9: The Remix That Is Mine

For my remix, I decided to do a video–even though my video editing skills are horrible–using an 1863 book about snowflakes that I found on that public domain website. The authors featured in that text attributed all sorts of heavy symbolic meanings to snowflakes, so I figured it would be fun to compare that to how “snowflake” is used as an insult nowadays. So, I combined pages from the book (complete with my awful voice reading them into an awful mic) and news clips where the word “snowflake” is being used in a degrading way. My point was to mock/critique the way that we, as language-users, attribute arbitrary meanings to words. After all, how can snowflakes carry so much weight? How can they symbolize completely different things, and which one of these representations, if any, is more “correct”?

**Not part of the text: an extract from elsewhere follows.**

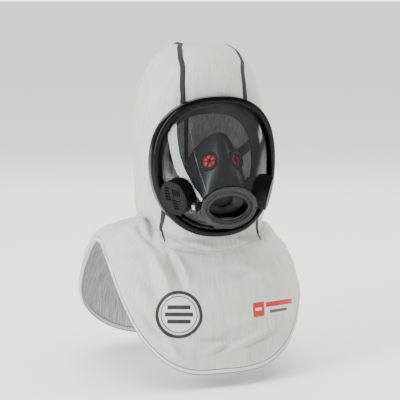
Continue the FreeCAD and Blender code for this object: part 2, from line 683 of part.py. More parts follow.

The final product was created using Shotcut, which is a program that enjoys lagging and crashing frequently. Or maybe that’s just when I use it. Either way, despite the fact that the video may be lacking in quality, hopefully it is vaguely amusing to anyone who decides to watch it. (Wait, is someone besides Dr. Lang actually going to watch it? Please don’t watch it. And if you do, don’t tell me. Let me live and die in ignorance. I don’t want to know that you watched it.)

Here’s the link. I hope. Please tell me this works. Technology and I have a love-hate relationship.

https://susqu-my.sharepoint.com/:v:/r/personal/adamssarah_susqu_edu/Documents/Remix%20-%20Final%20Draft.mp4?csf=1&e=VbmYJV

Actually, on second thought, it’s just a hate-hate relationship. We hate each other. And you can tell technology I said that.